**Problem description**. Output all the material that follows, exactly as given.

☆ ☆ ☆ ☆ ☆ ☆ ☆

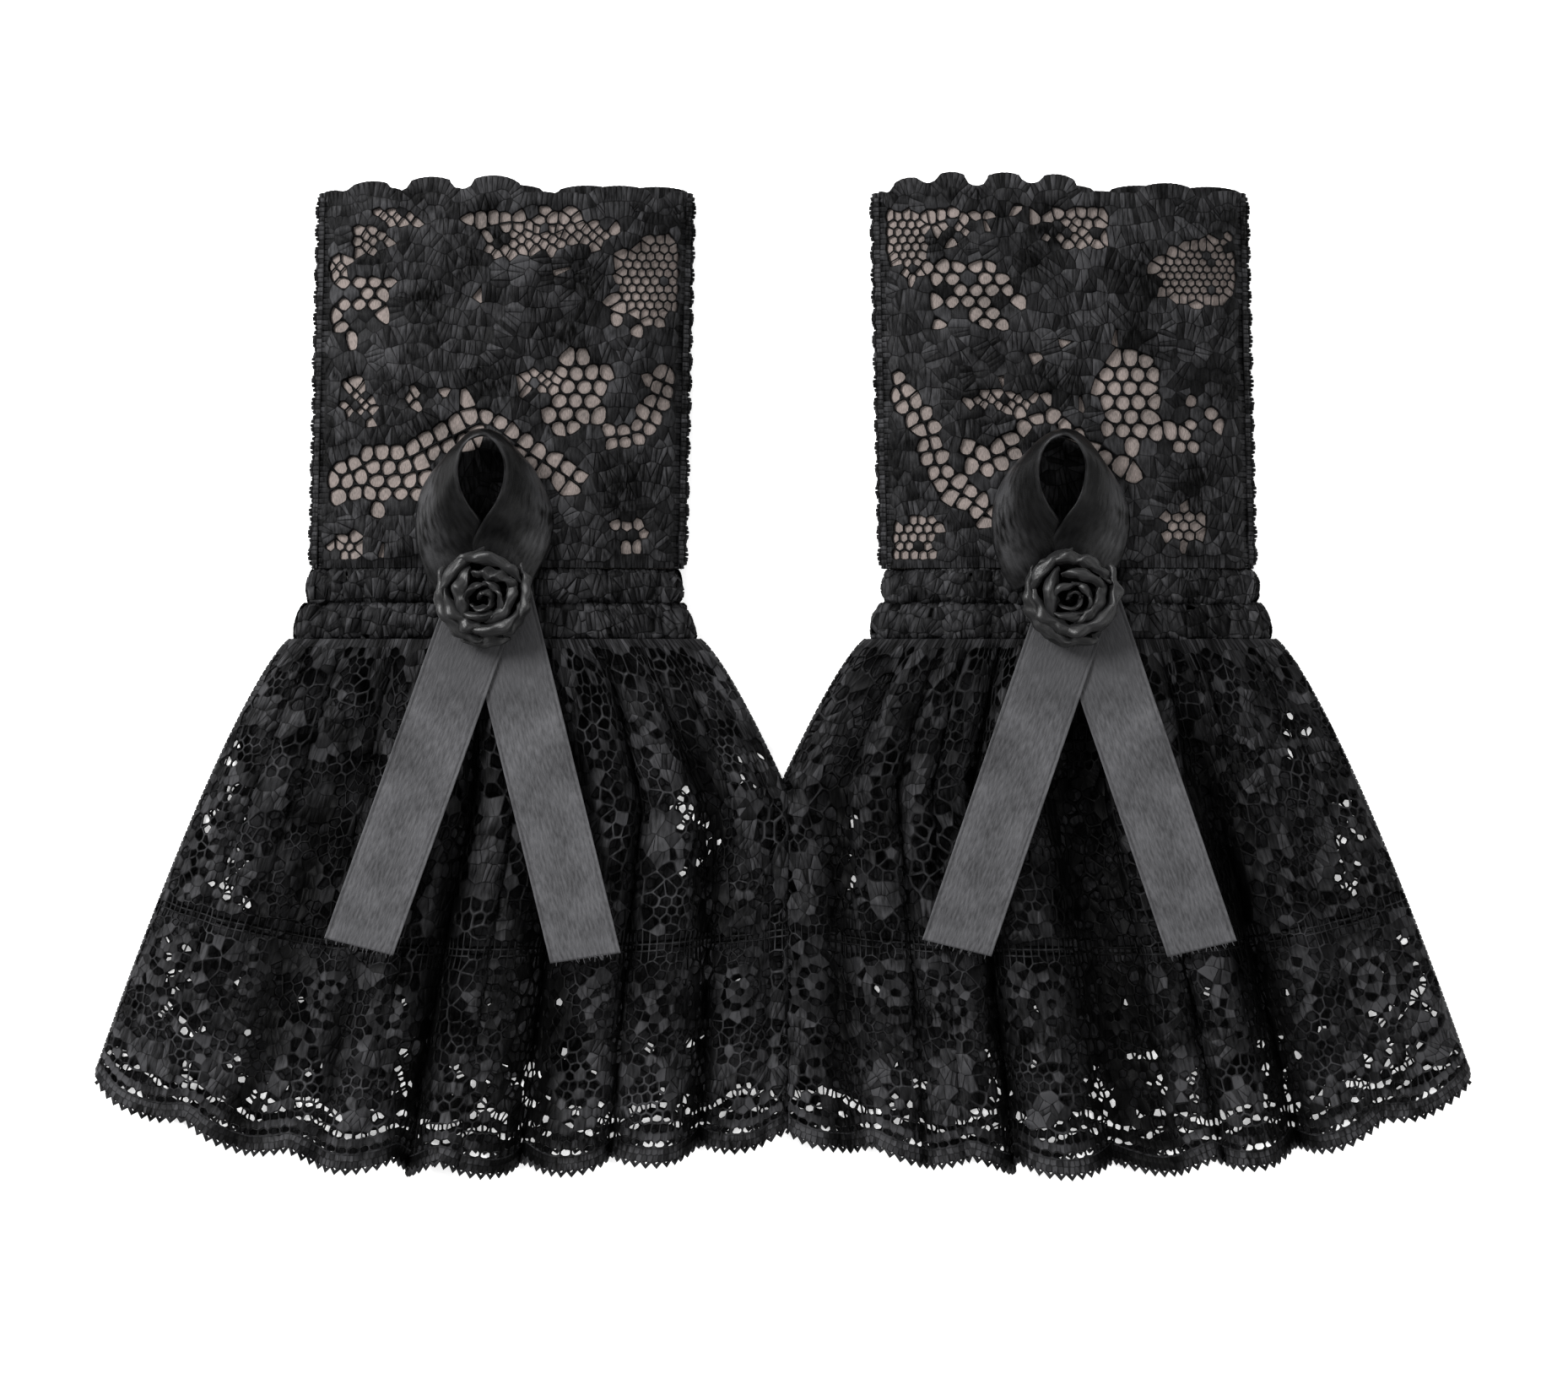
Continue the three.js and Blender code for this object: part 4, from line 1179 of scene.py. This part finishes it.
    for kind, cell in zip((1, 2, 3), ruffle["cells"]):
        seeds = hexSeeds(low, high, cell, random, 0.2)
        seeds = seeds[inside(seeds)]
        seeds = seeds[region(seeds) == kind]
        seeds = seeds[apartFrom(seeds, placed, cell * 0.62)]
        if back:
            isOpen = seeThrough(seeds) & (random.random(len(seeds)) < 0.42)
            isOpen |= (seeds[:, 1] < -88) & (random.random(len(seeds)) < 0.12)
        else:
            isOpen = random.random(len(seeds)) < np.where(seeThrough(seeds), 0.6, 0.84)
        sow(plan, seeds, isOpen=isOpen, thread=random.uniform(0.55, 0.95, len(seeds)) if kind > 1 else 0.6,
            rise=0.2, lift=random.uniform(-0.03, 0.06, len(seeds)), cluster=-40 - kind)
        placed = np.concatenate([placed, seeds])
    keep = inside(stitches) & (region(stitches) == 0)
    stitches, cluster = stitches[keep], cluster[keep]
    keep = apartFrom(stitches, placed, 1.05)
    stitches, cluster = stitches[keep], cluster[keep]
    sow(plan, stitches, rise=random.uniform(0.2, 0.5, len(stitches)),
        lift=random.uniform(0, 0.22, len(hearts))[cluster], cluster=cluster)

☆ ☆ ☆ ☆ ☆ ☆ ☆

**Written response**.
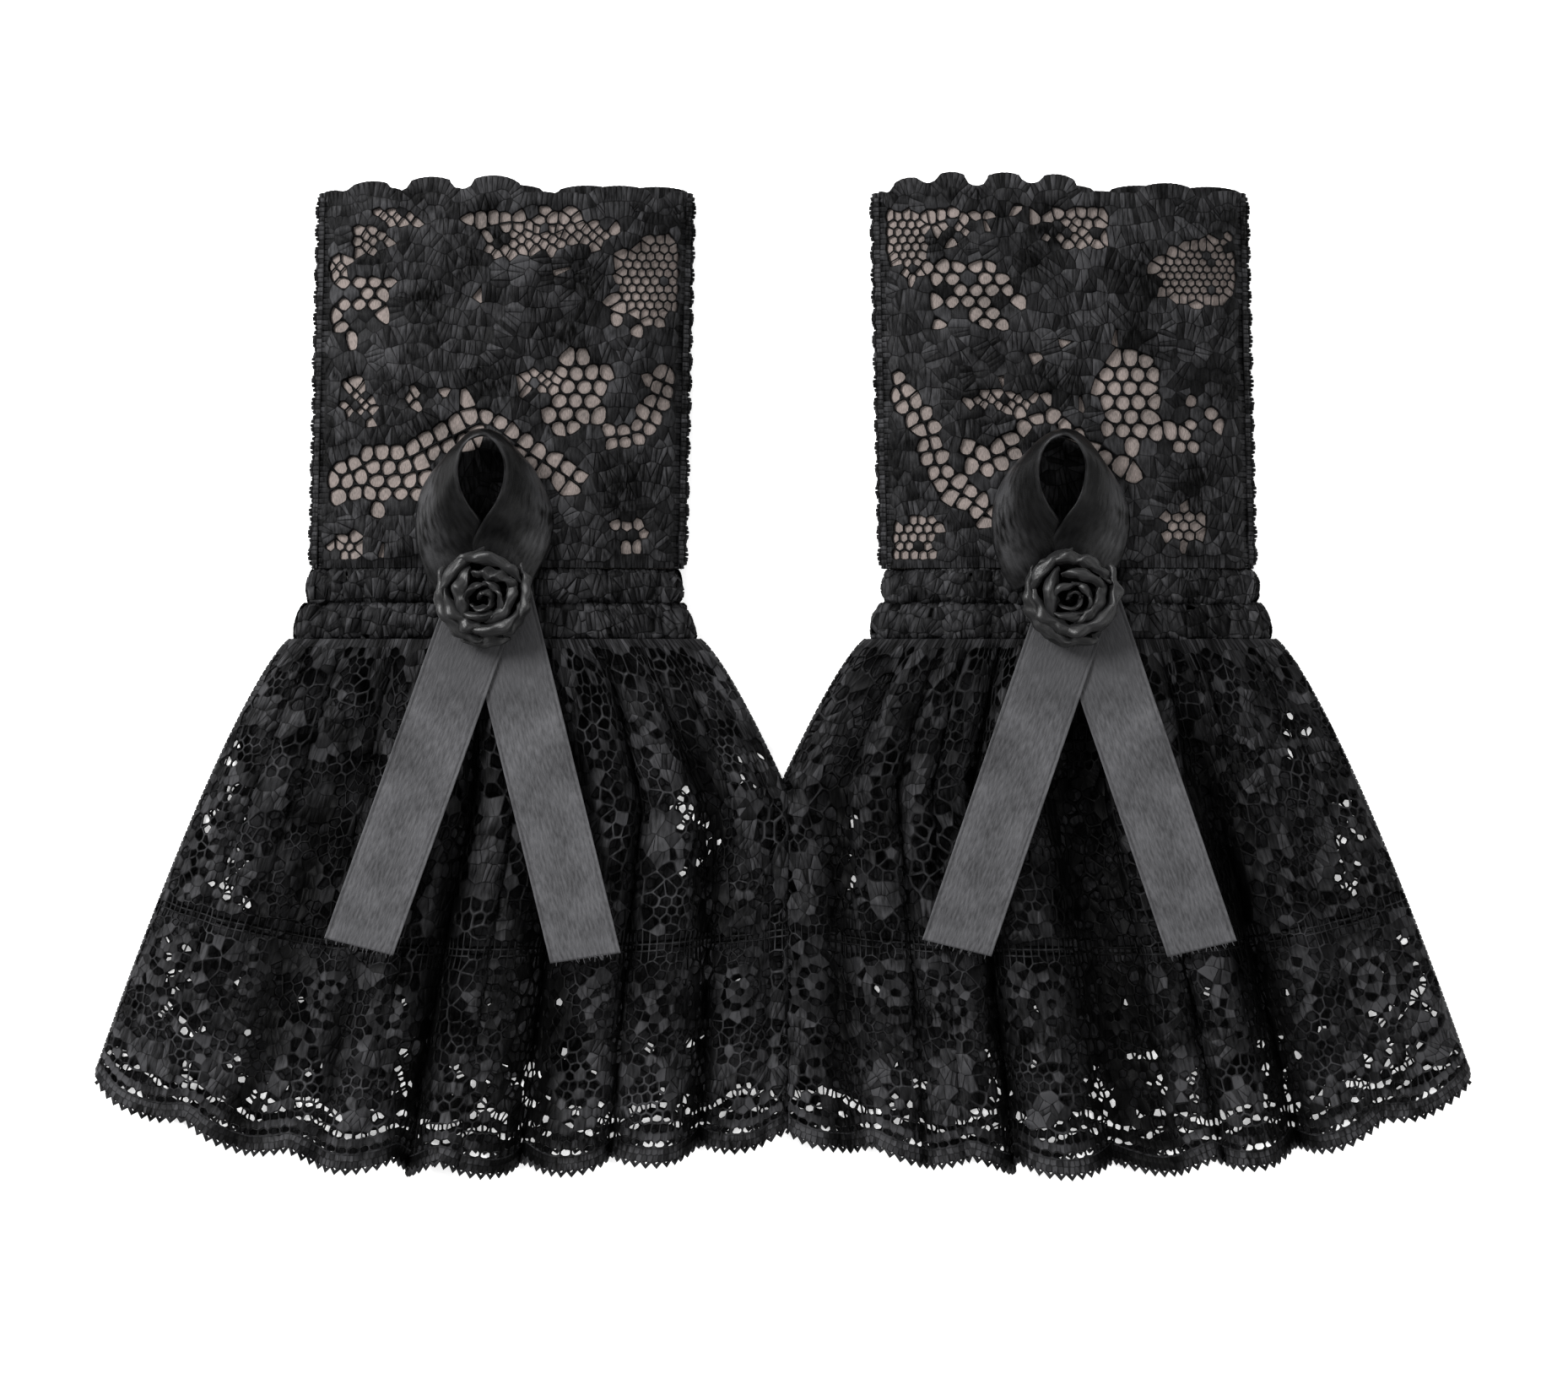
Continue the three.js and Blender code for this object: part 4, from line 1179 of scene.py. This part finishes it.
    for kind, cell in zip((1, 2, 3), ruffle["cells"]):
        seeds = hexSeeds(low, high, cell, random, 0.2)
        seeds = seeds[inside(seeds)]
        seeds = seeds[region(seeds) == kind]
        seeds = seeds[apartFrom(seeds, placed, cell * 0.62)]
        if back:
            isOpen = seeThrough(seeds) & (random.random(len(seeds)) < 0.42)
            isOpen |= (seeds[:, 1] < -88) & (random.random(len(seeds)) < 0.12)
        else:
            isOpen = random.random(len(seeds)) < np.where(seeThrough(seeds), 0.6, 0.84)
        sow(plan, seeds, isOpen=isOpen, thread=random.uniform(0.55, 0.95, len(seeds)) if kind > 1 else 0.6,
            rise=0.2, lift=random.uniform(-0.03, 0.06, len(seeds)), cluster=-40 - kind)
        placed = np.concatenate([placed, seeds])
    keep = inside(stitches) & (region(stitches) == 0)
    stitches, cluster = stitches[keep], cluster[keep]
    keep = apartFrom(stitches, placed, 1.05)
    stitches, cluster = stitches[keep], cluster[keep]
    sow(plan, stitches, rise=random.uniform(0.2, 0.5, len(stitches)),
        lift=random.uniform(0, 0.22, len(hearts))[cluster], cluster=cluster)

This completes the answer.